Getting into the field requires the selection and training of interviewers as well as their deployment and management.
Interviewers
Whenever possible, only trained and experienced interviewers should be used. In any case, training is extremely important. If professional interviewers are not being used, the process of selecting respondents in the household need to be reviewed thoroughly. The questionnaire should also be covered extensively, including how questions questions should be read and certain words emphasized. The importance of not prompting respondents inappropriately should be stressed and interviewers should be cautioned against giving their own opinion either explicitly or implicitly through clothing, facial expressions, or body languages. Even experienced interviewers must be trained extensively with a new questionnaire.
Because they often work cheaply, university students are often hiredto conduct interviews. A word of caution about this option is in order, however.
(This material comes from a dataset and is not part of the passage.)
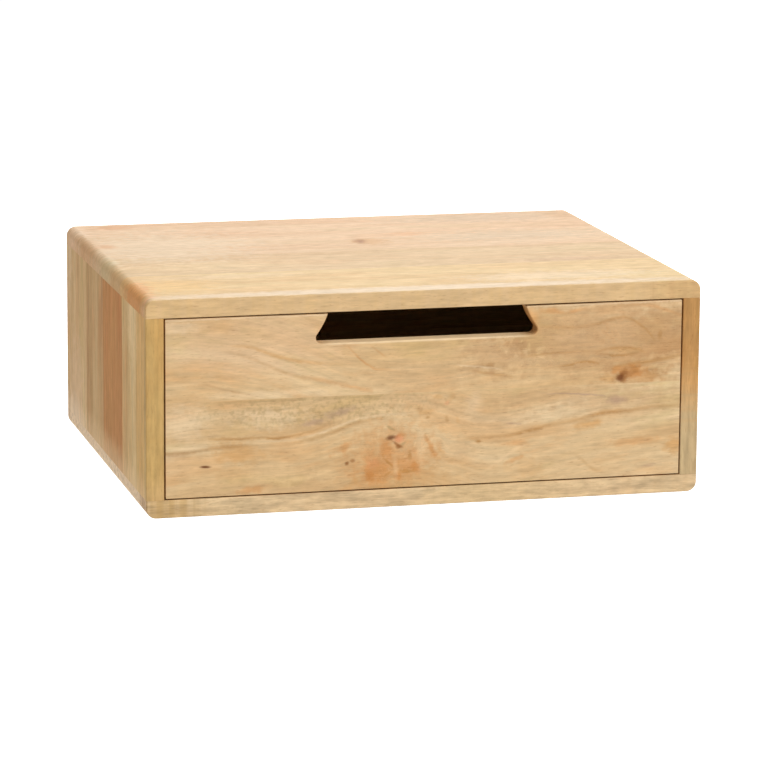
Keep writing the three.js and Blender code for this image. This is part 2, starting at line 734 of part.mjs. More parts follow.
// The cage lies so that it is in the middle of the shared raceway when the drawer is fully out
const middleLength = memberRearY - slideFrontY;
const sharedRaceway = middleLength - drawerTravel / 2;
const cageLength = sharedRaceway - 2 * cageEndRoom;
const cageFrontY = slideFrontY + cageEndRoom + drawerTravel / 4;

function cageGeometry(webStart, ballX, ballZ) {
  const section = cageSection(webStart, ballX, ballZ);
  let cage = solidOf(alongDepth(section, cageFrontY, cageFrontY + cageLength));
  const pitch = cageLength / ballsInRow;
  for (let i = 0; i < ballsInRow; i += 1) {
    for (const z of [-ballZ, ballZ]) {
      const ball = new THREE.SphereGeometry(ballRadius, ballSides, ballRings);
      ball.translate(ballX, cageFrontY + pitch * (i + 1 / 2), z);
      cage = cage.add(solidOf(ball));
    }
  }
  return geometryOf(cage);
}

const leverX = innerWebX - slideGap - leverThickness;
const innerRearScrewY = memberRearY - slideScrewInset;
const leverPivotY = innerRearScrewY - panHeadRadius - leverScrewRoom - leverTail;

function sheetHoles(ys, x0, x1) {
  return ys.map((y) => {
    const hole = roundBar(screwRadius + sheetHolePlay, x1 - x0 + 2 * overrun);
    return turned(hole, alongX, [x0 - overrun, y, 0]);
  });
}

function outerMember() {
  const member = solidOf(alongDepth(outerSection(), slideFrontY, slideRearY));
  return geometryOf(cut(member, sheetHoles(slideScrewYs(slideFrontY, slideRearY), 0, outerSheet)));
}

function innerMember() {
  const member = solidOf(alongDepth(innerSection(), slideFrontY, memberRearY));
  const holes = sheetHoles(slideScrewYs(slideFrontY, memberRearY), innerWebX, slideWidth);
  const pinLength = leverThickness + 2 * slideGap + innerSheet / 2;
  const pin = turned(roundBar(leverPinRadius, pinLength), alongX, [leverX - slideGap, leverPivotY, 0]);
  return geometryOf(cut(member, holes).add(solidOf(pin)));
}

// A flat lever that turns on the inner member's pin, with a tapering tail towards the wall
function leverGeometry() {
  const shape = new THREE.Shape();
  const tangent = Math.acos((leverBossRadius - leverTipHalf) / leverTail);
  shape.absarc(0, 0, leverBossRadius, tangent, 2 * Math.PI - tangent);
  shape.absarc(leverTail - leverTipHalf, 0, leverTipHalf, -tangent, tangent);
  shape.closePath();
  const hole = new THREE.Path();
  hole.absarc(0, 0, leverPinRadius + leverPinPlay, 0, 2 * Math.PI);
  shape.holes.push(hole);
  return alongWidth(shape, 0, leverThickness);
}

function bumperGeometry() {
  const x1 = middleLipX;
  const half = bumperHeight / 2;
  return block(outerSheet, x1, bumperFrontY, slideRearY, -half, half);
}

function makeSlides() {
  const outer = outerMember();
  const middle = alongDepth(middleSection(), slideFrontY, memberRearY);
  const inner = innerMember();
  const outerCage = cageGeometry(outerCageX, outerBallX, outerBallZ);
  const innerCage = cageGeometry(innerCageX, innerBallX, innerBallZ);
  const lever = leverGeometry();
  const bumper = bumperGeometry();
  const screw = screwGeometry(slideScrewLength, panHeadRadius, panHeadHeight, false);
  for (const [side, sign] of [["left", -1], ["right", 1]]) {
    const slide = new THREE.Group();
    slide.position.set(sign * insideX, 0, slideZ);
    slide.rotation.y = sign < 0 ? 0 : Math.PI;
    group.add(slide);
    place(`${side}_slide_outer`, outer, zincSteel, slide);
    place(`${side}_slide_middle`, middle, zincSteel, slide);
    place(`${side}_slide_inner`, inner, zincSteel, slide);
    place(`${side}_outer_ball_cage`, outerCage, zincSteel, slide);
    place(`${side}_inner_ball_cage`, innerCage, zincSteel, slide);
    place(`${side}_release_lever`, lever, blackPlastic, slide, [leverX, leverPivotY, 0]);
    place(`${side}_slide_bumper`, bumper, blackPlastic, slide);
    const outerScrews = slideScrewYs(slideFrontY, slideRearY);
    const innerScrews = slideScrewYs(slideFrontY, memberRearY);
    for (const [i, where] of [[0, "front"], [1, "rear"]]) {
      const outerAt = [outerSheet, outerScrews[i], 0];
      const innerAt = [innerWebX, innerScrews[i], 0];
      place(`${side}_outer_screw_${where}`, screw, screwSteel, slide, outerAt, alongMinusX);
      place(`${side}_inner_screw_${where}`, screw, screwSteel, slide, innerAt, alongX);
    }
  }
}

makeCabinetBoards();
makeCabinetDowels();
makeBackPanel();
makeHangingRail();
makeDrawerFront();
makeDrawerSides();
makeDrawerBackAndBottom();
makeDrawerDowels();
makeSlides();

export default group;
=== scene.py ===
# %% [markdown]
# # A floating nightstand in solid mango wood
#
# The nightstand is a wall-hung box of four edge-glued boards with one inset drawer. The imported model
# holds its construction, and this notebook gives it the looks: boards with finely eased edges, a wood
# whose figure runs through each board as it does in a tree, and plated steel slides. Everything is in
# metres, with +X to the right, +Y towards the wall and +Z up.

# %% Load the frame
import math

import bmesh
import bpy
from mathutils import Matrix, Vector


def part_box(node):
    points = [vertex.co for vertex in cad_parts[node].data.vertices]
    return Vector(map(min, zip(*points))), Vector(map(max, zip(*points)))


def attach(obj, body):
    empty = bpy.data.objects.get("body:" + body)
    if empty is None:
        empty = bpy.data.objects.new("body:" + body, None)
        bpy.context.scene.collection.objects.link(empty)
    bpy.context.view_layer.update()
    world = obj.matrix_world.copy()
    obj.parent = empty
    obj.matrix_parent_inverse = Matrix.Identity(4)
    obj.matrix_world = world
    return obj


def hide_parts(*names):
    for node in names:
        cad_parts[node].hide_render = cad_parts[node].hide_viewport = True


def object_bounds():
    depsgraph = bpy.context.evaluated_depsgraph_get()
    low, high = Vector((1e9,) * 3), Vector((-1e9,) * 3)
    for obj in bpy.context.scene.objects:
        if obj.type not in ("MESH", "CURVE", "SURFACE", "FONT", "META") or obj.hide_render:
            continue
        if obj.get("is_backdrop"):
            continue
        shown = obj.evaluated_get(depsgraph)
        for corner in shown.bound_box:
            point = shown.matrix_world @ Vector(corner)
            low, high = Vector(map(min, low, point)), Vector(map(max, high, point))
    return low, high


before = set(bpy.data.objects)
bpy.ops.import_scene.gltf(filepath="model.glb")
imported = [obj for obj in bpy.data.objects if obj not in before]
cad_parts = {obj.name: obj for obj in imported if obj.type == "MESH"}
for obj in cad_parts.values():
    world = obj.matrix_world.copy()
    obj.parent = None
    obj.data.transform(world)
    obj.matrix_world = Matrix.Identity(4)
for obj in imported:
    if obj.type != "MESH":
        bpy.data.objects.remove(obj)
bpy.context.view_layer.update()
bpy.context.scene.view_settings.view_transform = "Standard"
MM = 0.001
X, Y, Z = 0, 1, 2
print("pieces in the frame:", len(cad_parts))

# %% [markdown]
# ## Camera
#
# The photograph looks down a little on the box from its left, through a long lens. The place, the
# direction and the lens were worked out from the box's straight edges in the picture, so the render
# can be laid over it. The camera comes first, because every finish is judged through it.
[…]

Students who are interested in sociopolitical surveys often are politically active and may be more prone to communicate their own preferences to respondents in implicit and even explicit ways.
As mentioned above, one should make sure that interviews are from the same background as their respondents, especially if the survey touches on related mattes. On some occasions, however, it might be desirable to follow a different procedure.
Fieldwork
Fieldwork should be done under the strict supervision of field supervisors. Most respected companies will conduct call backs to at least 10 to15 percent of the households interviewed, find the person interviewed to confirm they were actually interviewed, and also to go through some of the questions to verify that the answers recorded were actually their answers.
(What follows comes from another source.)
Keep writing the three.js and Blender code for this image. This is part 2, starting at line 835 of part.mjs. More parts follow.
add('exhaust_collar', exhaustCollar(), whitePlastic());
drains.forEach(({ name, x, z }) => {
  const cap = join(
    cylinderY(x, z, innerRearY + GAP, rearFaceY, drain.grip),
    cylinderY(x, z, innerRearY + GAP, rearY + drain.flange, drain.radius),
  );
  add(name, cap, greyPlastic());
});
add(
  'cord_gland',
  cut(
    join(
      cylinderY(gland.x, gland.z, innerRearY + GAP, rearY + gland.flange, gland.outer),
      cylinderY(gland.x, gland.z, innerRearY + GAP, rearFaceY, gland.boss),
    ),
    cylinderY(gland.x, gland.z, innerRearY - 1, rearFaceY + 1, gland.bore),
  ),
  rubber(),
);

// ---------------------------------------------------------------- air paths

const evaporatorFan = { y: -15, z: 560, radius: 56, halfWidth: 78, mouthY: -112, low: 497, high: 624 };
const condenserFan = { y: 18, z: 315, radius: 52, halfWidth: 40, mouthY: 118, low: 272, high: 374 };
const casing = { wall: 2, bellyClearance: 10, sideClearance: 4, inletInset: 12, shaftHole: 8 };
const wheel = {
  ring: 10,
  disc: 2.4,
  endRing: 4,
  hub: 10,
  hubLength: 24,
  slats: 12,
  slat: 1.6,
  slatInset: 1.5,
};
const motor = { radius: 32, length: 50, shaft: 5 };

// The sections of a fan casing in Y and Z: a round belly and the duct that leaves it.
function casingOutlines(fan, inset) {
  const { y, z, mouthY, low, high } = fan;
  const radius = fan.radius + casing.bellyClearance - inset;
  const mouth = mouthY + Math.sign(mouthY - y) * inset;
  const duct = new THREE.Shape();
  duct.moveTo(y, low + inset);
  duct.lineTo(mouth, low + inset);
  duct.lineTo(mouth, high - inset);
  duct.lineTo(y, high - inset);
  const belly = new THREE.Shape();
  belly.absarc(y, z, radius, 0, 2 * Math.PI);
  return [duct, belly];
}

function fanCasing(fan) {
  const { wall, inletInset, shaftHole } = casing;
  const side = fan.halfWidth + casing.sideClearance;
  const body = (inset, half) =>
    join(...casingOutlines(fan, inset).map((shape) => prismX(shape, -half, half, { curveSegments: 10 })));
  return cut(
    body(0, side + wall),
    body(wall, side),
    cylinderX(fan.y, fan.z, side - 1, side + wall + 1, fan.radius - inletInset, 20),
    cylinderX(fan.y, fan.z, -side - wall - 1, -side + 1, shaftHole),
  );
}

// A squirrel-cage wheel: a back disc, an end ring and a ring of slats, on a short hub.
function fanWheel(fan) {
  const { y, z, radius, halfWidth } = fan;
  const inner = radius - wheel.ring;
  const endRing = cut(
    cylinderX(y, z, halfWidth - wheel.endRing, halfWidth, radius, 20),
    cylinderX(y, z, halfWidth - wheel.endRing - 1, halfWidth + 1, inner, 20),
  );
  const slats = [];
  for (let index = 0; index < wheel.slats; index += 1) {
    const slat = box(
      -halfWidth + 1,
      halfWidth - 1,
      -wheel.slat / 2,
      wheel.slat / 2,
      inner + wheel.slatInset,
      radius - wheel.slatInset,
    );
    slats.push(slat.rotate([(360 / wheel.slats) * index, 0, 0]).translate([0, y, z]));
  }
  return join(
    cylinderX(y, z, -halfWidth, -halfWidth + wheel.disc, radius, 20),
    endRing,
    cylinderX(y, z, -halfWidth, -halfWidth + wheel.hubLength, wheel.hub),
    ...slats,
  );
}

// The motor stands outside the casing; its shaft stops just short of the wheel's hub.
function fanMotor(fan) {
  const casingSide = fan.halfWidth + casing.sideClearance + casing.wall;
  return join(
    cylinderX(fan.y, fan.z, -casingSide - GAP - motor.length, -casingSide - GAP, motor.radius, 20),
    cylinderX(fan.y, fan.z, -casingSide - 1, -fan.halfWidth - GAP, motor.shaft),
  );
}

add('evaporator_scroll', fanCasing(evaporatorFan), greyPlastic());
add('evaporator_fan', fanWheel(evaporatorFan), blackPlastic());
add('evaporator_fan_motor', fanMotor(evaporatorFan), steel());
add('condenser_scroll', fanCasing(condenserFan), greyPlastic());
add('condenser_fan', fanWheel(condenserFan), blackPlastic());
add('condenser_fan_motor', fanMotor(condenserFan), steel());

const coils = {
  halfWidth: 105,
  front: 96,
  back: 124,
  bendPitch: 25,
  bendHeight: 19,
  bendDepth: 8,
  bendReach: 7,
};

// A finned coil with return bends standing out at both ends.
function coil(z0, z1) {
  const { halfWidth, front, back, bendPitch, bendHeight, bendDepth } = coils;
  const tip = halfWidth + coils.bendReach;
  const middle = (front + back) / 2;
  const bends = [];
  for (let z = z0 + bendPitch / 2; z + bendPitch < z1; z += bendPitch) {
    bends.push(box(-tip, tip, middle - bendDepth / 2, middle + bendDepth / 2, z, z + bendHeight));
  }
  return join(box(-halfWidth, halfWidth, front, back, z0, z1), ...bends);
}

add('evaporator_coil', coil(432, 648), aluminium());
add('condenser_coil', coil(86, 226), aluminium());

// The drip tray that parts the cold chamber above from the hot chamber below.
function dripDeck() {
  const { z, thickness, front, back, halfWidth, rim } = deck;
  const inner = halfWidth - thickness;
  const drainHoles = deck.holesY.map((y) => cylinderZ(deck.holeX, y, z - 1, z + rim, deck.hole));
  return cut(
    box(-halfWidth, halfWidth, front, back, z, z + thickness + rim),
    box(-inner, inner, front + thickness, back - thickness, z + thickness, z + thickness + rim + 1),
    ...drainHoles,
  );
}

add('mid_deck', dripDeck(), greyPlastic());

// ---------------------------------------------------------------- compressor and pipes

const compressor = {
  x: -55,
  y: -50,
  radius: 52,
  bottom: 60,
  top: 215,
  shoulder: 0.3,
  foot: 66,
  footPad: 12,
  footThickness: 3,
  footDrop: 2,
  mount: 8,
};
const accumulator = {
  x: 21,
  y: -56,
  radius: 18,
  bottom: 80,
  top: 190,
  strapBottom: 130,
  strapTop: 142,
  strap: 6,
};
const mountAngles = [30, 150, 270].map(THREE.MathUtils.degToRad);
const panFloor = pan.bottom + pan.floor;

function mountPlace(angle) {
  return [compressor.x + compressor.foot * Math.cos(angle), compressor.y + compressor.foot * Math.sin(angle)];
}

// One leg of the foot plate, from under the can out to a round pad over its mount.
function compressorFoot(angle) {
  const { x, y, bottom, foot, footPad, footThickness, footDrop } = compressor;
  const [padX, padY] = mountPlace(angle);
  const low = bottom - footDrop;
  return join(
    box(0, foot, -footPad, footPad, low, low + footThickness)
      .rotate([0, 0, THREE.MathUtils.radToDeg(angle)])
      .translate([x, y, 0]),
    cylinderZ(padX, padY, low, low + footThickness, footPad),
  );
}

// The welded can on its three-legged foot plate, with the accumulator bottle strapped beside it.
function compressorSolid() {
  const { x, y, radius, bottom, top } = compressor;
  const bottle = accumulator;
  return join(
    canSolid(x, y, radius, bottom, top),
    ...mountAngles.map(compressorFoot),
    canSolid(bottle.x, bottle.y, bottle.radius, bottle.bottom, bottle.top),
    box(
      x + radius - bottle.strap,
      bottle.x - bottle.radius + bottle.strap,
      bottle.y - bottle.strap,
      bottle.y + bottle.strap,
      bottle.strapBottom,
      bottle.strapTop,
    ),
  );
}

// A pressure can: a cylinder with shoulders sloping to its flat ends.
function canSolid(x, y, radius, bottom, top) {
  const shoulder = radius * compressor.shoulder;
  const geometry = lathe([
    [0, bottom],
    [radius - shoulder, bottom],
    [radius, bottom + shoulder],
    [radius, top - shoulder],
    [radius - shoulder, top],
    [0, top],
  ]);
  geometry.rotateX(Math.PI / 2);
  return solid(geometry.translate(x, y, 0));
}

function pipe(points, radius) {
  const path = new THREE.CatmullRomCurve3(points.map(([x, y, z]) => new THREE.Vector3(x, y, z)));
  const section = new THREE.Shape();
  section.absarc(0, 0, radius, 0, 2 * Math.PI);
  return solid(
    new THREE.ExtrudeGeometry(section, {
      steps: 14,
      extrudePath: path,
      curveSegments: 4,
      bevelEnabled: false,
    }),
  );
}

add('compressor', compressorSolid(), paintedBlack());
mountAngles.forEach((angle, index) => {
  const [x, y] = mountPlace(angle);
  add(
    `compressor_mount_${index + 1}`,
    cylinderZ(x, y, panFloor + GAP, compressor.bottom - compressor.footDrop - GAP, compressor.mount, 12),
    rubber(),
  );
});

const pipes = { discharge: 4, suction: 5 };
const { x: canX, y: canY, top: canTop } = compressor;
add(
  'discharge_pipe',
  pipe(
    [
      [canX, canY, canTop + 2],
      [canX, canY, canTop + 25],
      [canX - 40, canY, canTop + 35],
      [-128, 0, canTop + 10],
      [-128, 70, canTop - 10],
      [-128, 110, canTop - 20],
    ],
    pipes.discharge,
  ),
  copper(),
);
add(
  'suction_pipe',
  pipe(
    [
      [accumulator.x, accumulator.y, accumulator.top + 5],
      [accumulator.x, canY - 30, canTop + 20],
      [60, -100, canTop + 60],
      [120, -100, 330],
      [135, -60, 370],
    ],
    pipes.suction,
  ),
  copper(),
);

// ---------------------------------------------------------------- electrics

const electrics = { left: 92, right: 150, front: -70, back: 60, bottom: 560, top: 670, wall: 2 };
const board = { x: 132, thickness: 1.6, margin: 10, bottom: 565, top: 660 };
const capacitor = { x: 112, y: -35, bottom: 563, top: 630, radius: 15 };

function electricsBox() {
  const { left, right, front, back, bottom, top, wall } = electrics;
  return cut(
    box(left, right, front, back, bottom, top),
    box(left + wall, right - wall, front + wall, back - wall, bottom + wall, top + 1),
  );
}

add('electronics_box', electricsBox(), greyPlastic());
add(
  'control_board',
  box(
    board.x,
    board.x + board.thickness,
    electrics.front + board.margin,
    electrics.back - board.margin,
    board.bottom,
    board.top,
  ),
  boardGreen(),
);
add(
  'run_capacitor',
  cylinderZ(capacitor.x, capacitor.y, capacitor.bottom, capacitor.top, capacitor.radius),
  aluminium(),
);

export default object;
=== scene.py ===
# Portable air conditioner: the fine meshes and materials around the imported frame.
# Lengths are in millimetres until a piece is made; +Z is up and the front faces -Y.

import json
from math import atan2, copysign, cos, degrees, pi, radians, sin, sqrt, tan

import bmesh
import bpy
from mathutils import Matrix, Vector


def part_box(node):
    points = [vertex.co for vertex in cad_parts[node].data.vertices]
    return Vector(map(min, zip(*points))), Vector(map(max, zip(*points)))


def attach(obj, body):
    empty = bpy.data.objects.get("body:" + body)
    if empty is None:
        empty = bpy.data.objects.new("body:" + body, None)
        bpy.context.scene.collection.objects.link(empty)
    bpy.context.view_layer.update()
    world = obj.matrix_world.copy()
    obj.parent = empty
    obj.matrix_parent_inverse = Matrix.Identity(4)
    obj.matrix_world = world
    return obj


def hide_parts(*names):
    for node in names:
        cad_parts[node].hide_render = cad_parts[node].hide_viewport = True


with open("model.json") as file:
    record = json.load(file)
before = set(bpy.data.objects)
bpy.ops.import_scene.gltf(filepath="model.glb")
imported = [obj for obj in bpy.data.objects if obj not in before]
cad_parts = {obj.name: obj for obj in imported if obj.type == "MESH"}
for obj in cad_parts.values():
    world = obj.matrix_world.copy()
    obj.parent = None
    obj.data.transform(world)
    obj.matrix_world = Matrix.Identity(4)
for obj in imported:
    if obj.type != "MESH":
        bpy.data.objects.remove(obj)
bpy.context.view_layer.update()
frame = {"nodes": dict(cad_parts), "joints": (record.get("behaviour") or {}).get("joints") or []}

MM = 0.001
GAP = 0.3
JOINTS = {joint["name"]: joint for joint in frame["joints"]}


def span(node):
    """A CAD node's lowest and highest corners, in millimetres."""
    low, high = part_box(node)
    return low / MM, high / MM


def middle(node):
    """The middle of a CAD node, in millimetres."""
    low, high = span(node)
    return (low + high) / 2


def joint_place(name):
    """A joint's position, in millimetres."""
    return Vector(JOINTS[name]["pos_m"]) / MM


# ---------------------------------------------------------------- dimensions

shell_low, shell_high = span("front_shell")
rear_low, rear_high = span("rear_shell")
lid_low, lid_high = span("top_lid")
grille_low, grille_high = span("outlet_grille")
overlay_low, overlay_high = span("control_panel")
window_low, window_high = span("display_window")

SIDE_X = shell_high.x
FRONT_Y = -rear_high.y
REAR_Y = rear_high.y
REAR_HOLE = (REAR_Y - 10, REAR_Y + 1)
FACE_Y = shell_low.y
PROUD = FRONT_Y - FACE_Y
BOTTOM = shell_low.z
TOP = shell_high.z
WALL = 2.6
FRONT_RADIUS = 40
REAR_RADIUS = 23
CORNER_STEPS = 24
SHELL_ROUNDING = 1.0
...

Probably even more important than doing this, is that the interviewers know that it will be done and that their payment will depend on getting satisfactory results from the call backs. As a cross section of society, fieldwork interviewers are no different from an ordinary cross section of society. And, unfortunately, many a story has been told by exasperated researchers of finding their field workers sitting under a tree and filling in questionnaires with fictitious names, addresses, and answers. Call backs can be done by phone if such service is widespread in a population. If not, they need to be done in person and probably before an interview team leaves an area.
Field supervisors should also check all questionnaires before the team leaves an area to make sure everything has been filled in completely and correctly, and if not, send the interviewer back to that person and obtain the necessary information.
Receiving Data
Actual responses will then need to be entered into a computer readable format. There are several statistical software packages that provide accessible data entry features and can also read and manipulate that data once it is entered. SPSS (Statistical Package for the Social Sciences) is one widely-used program.
Fieldwork companies typically will enter the data and even provide a technical report. Even so, the organization paying for the survey should obtain its own data set on computer disk, preferably compatible with SPSS format. The organization may also want to do its own analysis, or if it is inexperienced in statistics, contract another individual or entity to to do this. The organization should, however retain the freedom to monitor and evaluate what is provided. Just as important, there are probably much larger sets of data manipulations, cross tabulations, or correlations that could be run, but that a survey company will not present in its technical report.
Time
To do a proper job, the length of time, from conceptualization to actual data analysis and report writing, can be unexpectedly long. Even when it is absolutely imperative to go into the field quickly to capture public reactions to some fast-breaking event, it is hard to imagine doing a good job in less than six weeks.
Personal interviews of a national sample could often take the most experienced company several weeks to complete. Larger projects, such as attempting to test some model of voter participation, will usually take at least several months or even up to a year if fastidious academics become involved.
Costs
Project costs will include administration costs, data entry, and general overhead. The largest portion of these costs usually is for fieldwork and includes costs of transport, lodging, and the actual labour of interviewers and field supervisors. The latter are determined by the number of interviews to be done, the number of phone calls or household visits required to realise the
number of actual interviews, the number of hard-to-reach areas to be visited, and the length of each interview. Thus sample size, stratification, interview clustering, and whether a probability or a quota sample is used are important both methodologically as well as financially.
Given the costs associated with conducting independent surveys, however, it is possible to buy space for one or two, or sometimes even a dozen or so, questions on on-going market research surveys. Market research organisations tend to conduct surveys on a regular basis, and because a number of their clients may include questions, the costs of the survey are shared. Costs often can be calculated on a 'per question' basis, sometimes with an initial 'buy-in' charge. Many organisations decide to 'piggy-back' their questions onto ongoing omnibus surveys. This is very efficient when one only wants to put a few questions to a representative sample, such as checking on current levels of interest in the next election, or current levels of registration. Also, the frequency of such omnibus surveys allows one to check these issues on a
more regular basis and to monitor trends over time.
Some questions, like 'Why are people uninterested?' or 'Why are they not yet registered?', lead to many other questions. The more questions, the higher the costs. In addition, it may be desirable to get respondents focused on issues of voting, elections, and democracy in order to obtain more thoughtful and considered responses. With an omnibus survey, there may be no control over whether respondents are answering a question about the competitiveness of elections immediately after being asked about their monthly consumption of motor oil. Finally, due to reasons of cost and client interest, ongoing market research surveys may not be done in remote rural areas or poorer areas.